Victoria Bampton said:


> Interesting idea.  You mean just a list of links of websites to consider, or would you like to see how popular they are, and read review about them?



What I was after was a comparison of sorts and some means to narrow the field of options. For me I'm just looking at freebie options. Being new at this, I want to get off on the right foot. But I could also see how the same information might would apply for someone wanting to step up there game and go paid somewhere, or for someone who went to a paid site but doesn't have the headroom or services they need and wish they knew that before that invested the time with a particular vendor not offering enough upgrade options. 
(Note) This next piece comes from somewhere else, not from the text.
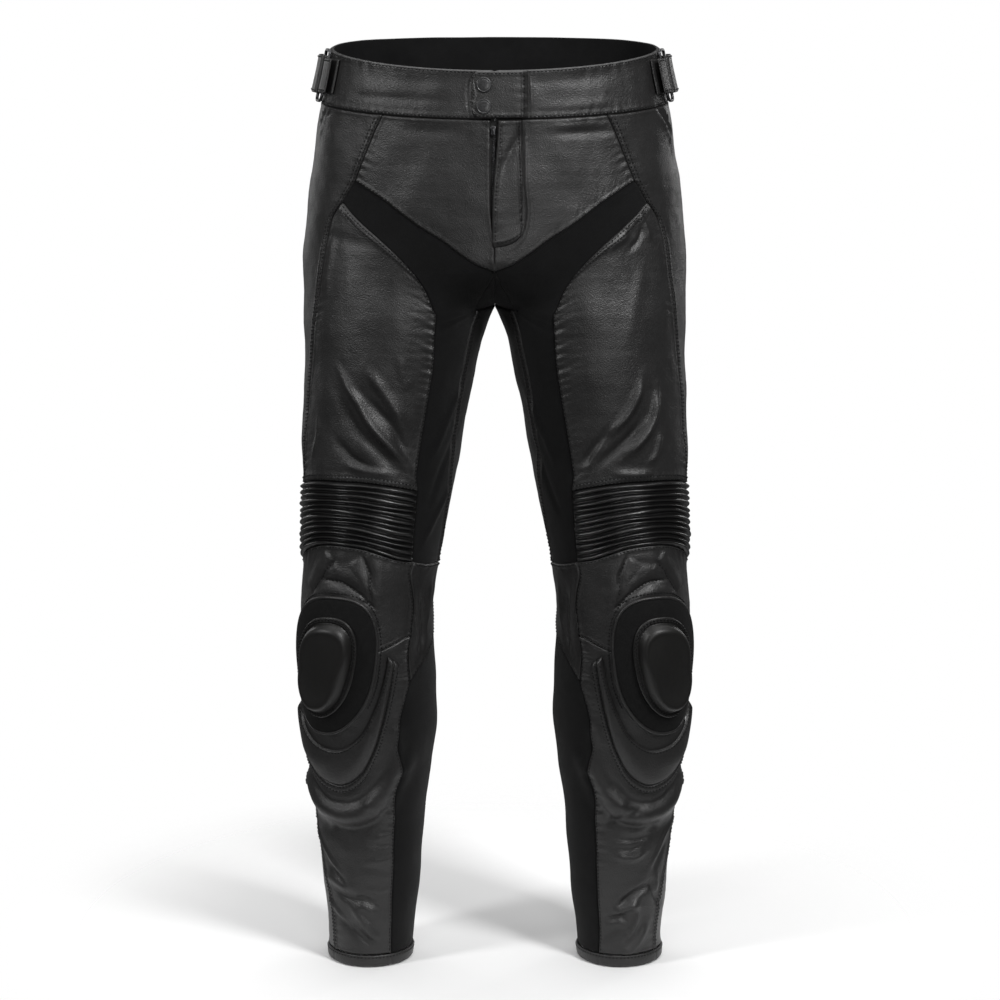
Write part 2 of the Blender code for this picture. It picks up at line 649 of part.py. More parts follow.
def knee_armour(half):
    at = side_name(half)
    low = LAYER_GAP + KNEE_CLEARANCE
    top = low + PATCH["thickness"]
    disc(
        f"hook_patch_{at}",
        PATCH,
        egg(PATCH, 28, 0.82, 0.12),
        [(share, low) for share in DISC_RINGS] + [(share, top) for share in DISC_RINGS[::-1]],
        "hook_cloth",
        half,
    )
    base = top + LAYER_GAP + KNEE_CLEARANCE
    rise = PUCK["height"]
    disc(
        f"knee_puck_{at}",
        PUCK,
        egg(PUCK, 28),
        (
            *[(share, base) for share in DISC_RINGS],
            (1.0, base + 0.22 * rise),
            (0.84, base + 0.42 * rise),
            (0.74, base + 0.86 * rise),
            (0.66, base + rise),
            (0.33, base + rise),
            (0.0, base + rise),
        ),
        "moulded_pad",
        half,
    )


def shin_pad(half):
    """The padded border that holds the knee armour from below."""
    outer = along_seam(SHIN_PAD["outer"], 16)
    inner = along_seam(SHIN_PAD["inner"], 16)
    places = patch(outer, inner, np.linspace(outer[0], inner[0], 3), np.linspace(outer[-1], inner[-1], 3))
    raised = np.zeros(places.shape[:2])
    raised[1, :] = SHIN_PAD["height"]
    lift = LAYER_GAP + 1.3 * KNEE_CLEARANCE + SHIN_PAD["edge"]
    panel(f"shin_pad_{side_name(half)}", places, SHIN_PAD["edge"], "leather", half, lift=lift, raised=raised)


def hem_band(half):
    turns = np.linspace(0, 1, 28, endpoint=False)
    rings = []
    for turn in turns:
        rings.append([cloth(turn, z, lift)[0] for z, lift in HEM_SECTION])
    rounded(f"hem_band_{side_name(half)}", mirrored(np.array(rings), half), "leather", closed_tube=True)


# The front opening and the waist adjusters

def front_turn(x, z):
    """The turn at which the front of the hips has this x."""
    half_width = sizes(TORSO, TORSO_COLUMNS, z)["half_width"]
    return np.arcsin(x / half_width) / np.pi


def front_places(xs, lows, highs, rows):
    """Places on the front of the hips: a column at each x, from a low to a high z."""
    share = np.linspace(0, 1, rows + 1)[:, None]
    z = (1 - share) * np.asarray(lows, float)[None] + share * np.asarray(highs, float)[None]
    return np.stack([front_turn(np.asarray(xs, float)[None], z), z], -1)


def front_opening():
    tape = FLY["tape_half_width"]
    zip_places = front_places((-tape, 0, tape), (FLY["tape_end_z"],) * 3, (-34,) * 3, 6)
    panel("fly_zip", zip_places, FLY["tape"], "zip", lift=-(LEATHER + 3 * LAYER_GAP))

    left, right, turn_z = FLY["placket_left"], FLY["placket_right"], FLY["curve_z"]
    xs = np.linspace(left, right, 6)
    across = (xs - left) / (right - left)
    lows = turn_z - FLY["curve_drop"] * np.sqrt(np.clip(1 - across ** 2, 0, 1))
    highs = level(WAIST_SEAM, front_turn(xs, -32.0)) - 0.5
    panel("fly_placket", front_places(xs, lows, highs, 6), LEATHER, "leather", lift=LAYER_GAP + LEATHER + 0.2)

    left, right, corner = TAB["left"], TAB["right"], TAB["corner"]
    xs = np.concatenate([left + corner * (1 - np.cos(np.linspace(0, np.pi / 2, 4))), np.linspace(left + corner, right, 5)[1:]])
    drop = corner * (1 - np.sqrt(np.clip(1 - (1 - np.clip((xs - left) / corner, 0, 1)) ** 2, 0, 1)))
    turns = front_turn(xs, 0.0)
    lows, highs = level(WAIST_SEAM, turns) + 1.0 + 0.96 * drop, level(RIM, turns) - 1.0 - 0.96 * drop
    lift = BAND_LIFT + LAYER_GAP + 0.2 + TAB["thickness"]
    panel("waist_tab", front_places(xs, lows, highs, 4), TAB["thickness"], "leather", lift=lift)
    for name, z in (("snap_upper", TAB["snap_high_z"]), ("snap_lower", TAB["snap_low_z"])):
        button(name, front_turn(TAB["snap_x"], z), z, lift + LAYER_GAP)

    slider = front_places((-4.0, 0.5), (FLY["slider_z"] - 5.0,) * 2, (FLY["slider_z"] + 5.0,) * 2, 2)
    panel("zip_slider", slider, FLY["slider"], "dark_metal", lift=FLY["slider"] - LEATHER)


def button(name, turn, z, height):
    """A round press stud that stands on the cloth."""
    base, out = cloth(turn, z, height)
    bm = bmesh.new()
    bmesh.ops.create_cone(
        bm, cap_ends=True, segments=20, radius1=SNAP["radius"], radius2=SNAP["radius"] * 0.8, depth=SNAP["height"]
    )
    side = unit(np.cross((0.0, 0.0, 1.0), out))
    up = np.cross(out, side)
    for vertex in bm.verts:
        x, y, depth = vertex.co
        vertex.co = (base + side * x + up * y + out * (depth + SNAP["height"] / 2)) * MM
    finish(name, bm, "dark_metal")


def waist_place(arc, height, z):
    """A place at the side of the waist: arc is measured towards the back, height from the band."""
    turn = ADJUSTER["turn"] + arc / ADJUSTER["arc_of_turn"]
    return cloth(turn, z, BAND_LIFT + height)[0]


def looped_strap(name, path, z_low, z_high, half):
    """A strap whose middle line runs along path, as (arc, height), folded round a bar."""
    path = np.array(path, float)
    along = unit(np.gradient(path, axis=0))
    across = np.stack([-along[:, 1], along[:, 0]], 1) * ADJUSTER["strap"] / 2
    grids = []
    for side in (1, -1):
        line = path + side * across
        grids.append(np.array([[waist_place(arc, height, z) for arc, height in line] for z in (z_low, z_high)]))
    wall(name, mirrored(grids[0], half), mirrored(grids[1], half), "leather")


def adjuster(half):
    at = side_name(half)
    bar, bend = ADJUSTER["bar_height"], ADJUSTER["bend"]
    front_bar, back_bar = ADJUSTER["front_bar"], ADJUSTER["back_bar"]
    turned = np.linspace(-np.pi / 2, np.pi / 2, 7)
    flat = bar - bend
    front = [(front_bar - 20, flat), (front_bar - 6, flat)]
    front += [(front_bar + bend * np.cos(a), bar + bend * np.sin(a)) for a in turned]
    front += [(front_bar - 6, bar + bend), (front_bar - 16, bar + bend)]
    looped_strap(f"adjuster_tab_{at}", front, *ADJUSTER["tab_z"], half)
    back = [(back_bar + 46, flat), (back_bar + 26, flat), (back_bar + 6, flat)]
    back += [(back_bar - bend * np.cos(a), bar + bend * np.sin(a)) for a in turned]
    back += [(back_bar + 8, bar + bend + 1), (back_bar + 22, bar + bend + 2), (back_bar + 38, bar + bend)]
    looped_strap(f"adjuster_strap_{at}", back, *ADJUSTER["strap_z"], half)

    low, high = ADJUSTER["ring_z"]
    radius, corner = ADJUSTER["wire"] / 2, 5.0
    corners = ((front_bar, low), (back_bar, low), (back_bar, high), (front_bar, high))
    path = []
    for k, (arc, z) in enumerate(corners):
        start = -np.pi / 2 - np.pi / 2 + k * np.pi / 2
        middle = (arc + corner * (1, -1, -1, 1)[k], z + corner * (1, 1, -1, -1)[k])
        for a in np.linspace(start, start + np.pi / 2, 4):
            path.append((middle[0] + corner * np.cos(a), middle[1] + corner * np.sin(a)))
    places = np.array([waist_place(arc, bar, z) for arc, z in path])
    along = unit(np.roll(places, -1, 0) - np.roll(places, 1, 0))
    out = unit(np.cross(along, np.roll(along, 4, 0)).sum(0))
    rings = []
    for centre, direction in zip(places, along):
        side = unit(np.cross(out, direction))
        rings.append([centre + radius * (side * np.cos(a) + out * np.sin(a)) for a in np.linspace(0, 2 * np.pi, 8, endpoint=False)])
    rounded(f"adjuster_ring_{at}", mirrored(np.array(rings), half), "dark_metal", closed_tube=True)


GARMENT = bpy.data.collections.new("Motorcycle trousers")


def main():
    clear_scene()
    bpy.context.scene.collection.children.link(GARMENT)
    for half in (1, -1):
        hips(half)
        thigh(half)
        ribbed_panel(half)
        lower_leg(half)
        hem_band(half)
        knee_armour(half)
        shin_pad(half)
        adjuster(half)
    front_opening()
    panel("waistband_back", band(np.linspace(0.42, 1.58, 19)), BAND, "leather", lift=BAND_LIFT)


main()
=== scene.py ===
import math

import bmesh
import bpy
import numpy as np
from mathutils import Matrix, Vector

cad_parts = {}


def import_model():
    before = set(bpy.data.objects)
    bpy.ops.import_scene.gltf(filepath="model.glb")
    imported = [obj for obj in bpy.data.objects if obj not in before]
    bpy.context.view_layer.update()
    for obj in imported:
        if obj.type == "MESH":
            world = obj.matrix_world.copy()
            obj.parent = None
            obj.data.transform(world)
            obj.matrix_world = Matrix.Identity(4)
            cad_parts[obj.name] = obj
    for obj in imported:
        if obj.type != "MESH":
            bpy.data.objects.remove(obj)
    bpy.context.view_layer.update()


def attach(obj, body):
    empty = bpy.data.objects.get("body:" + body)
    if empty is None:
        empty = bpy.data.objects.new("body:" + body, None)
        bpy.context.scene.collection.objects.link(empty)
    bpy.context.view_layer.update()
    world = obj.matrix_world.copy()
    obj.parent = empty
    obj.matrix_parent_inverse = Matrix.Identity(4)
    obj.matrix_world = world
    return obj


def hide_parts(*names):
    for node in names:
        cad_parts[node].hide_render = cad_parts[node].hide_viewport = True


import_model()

# Looks of the motorcycle trousers. Every cut piece is drawn again as a fine sheet with rolled
# edges, puckers, creases and stitches. Sizes are in millimetres until a mesh is made.
#
# A place on one half of the garment is a pair (turn, z), as in the solids: turn is the share of
# the way round (on a leg 0 is the inseam, 0.25 the front, 0.5 the outer side, on the hips 0 is
# the centre front and 1 the centre back), z the height above the waist mount. Half 1 is the
# wearer's left, half -1 the wearer's right.

MM = 0.001
BODY = "root"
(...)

Obviously there are many factors that could be consider like, total account storage limit, max upload size, integrity of original file/compression, unlimited/limited active viewable images, copyright integrity, Private/public gallery, user upload interface/options (lightroom plugin availbility :mrgreen, secured backed up server and no file deletion, Integration of Print Services, Social tie-in aspects, Video option and its limits(bandwith for view and upload size), notoriety of the service (does it have tack history/will it be around), what are the upgrade options, integrated Marketing tools, Sales, bandwidth limits, Alternatives options like software and your own file server or purchased domain/web host, and on and on the list goes... I'm not saying I would expect to see an all out exhaustive list on the subject but If there was a thread where ppl could post reviews on there favorites and critiques of ones they tried but ditch for one reason or another that could be helpful.

And then there is the aspect of hey everybody uses (insert name, eg flickr) shouldn't I just follow suit. Now I'll pick on that example as an example, while flickr maybe popular it doesn't attract me because of its limit amount of 200 most recent as viewable on the free version. But at the same time if I rule it out right of the gate I maybe missing a important reason why so many ppl use them besides a perception that it just gained popularity over time.

I hope I just didn't do a talk in circles but the gist of it was to have a place in the forums where ppl could make threads about online photo hosts and could share they're criticisms and praise about each in some organized fashion.


----------



## Bryan Conner (Jan 7, 2013)

I chose Flickr Pro in the end because the Pro account was not expensive ($24.95 per year) offers unlimited uploads, no restriction on image size for still images, unlimited storage space etc.  Video is limited to 90 seconds and 500mb, but I very rarely upload video and that is what youtube is all about.  There is a Lightroom Plugin  that works really well too.  I have been using a Flickr Pro account since May of 2012 and love it.  I highly recommend it.


----------



## Victoria Bampton (Jan 7, 2013)

Ok, so for a starting point, how about I create a sticky thread with a poll, so people can vote for which photo hosting site they use and then post comments about their reasons?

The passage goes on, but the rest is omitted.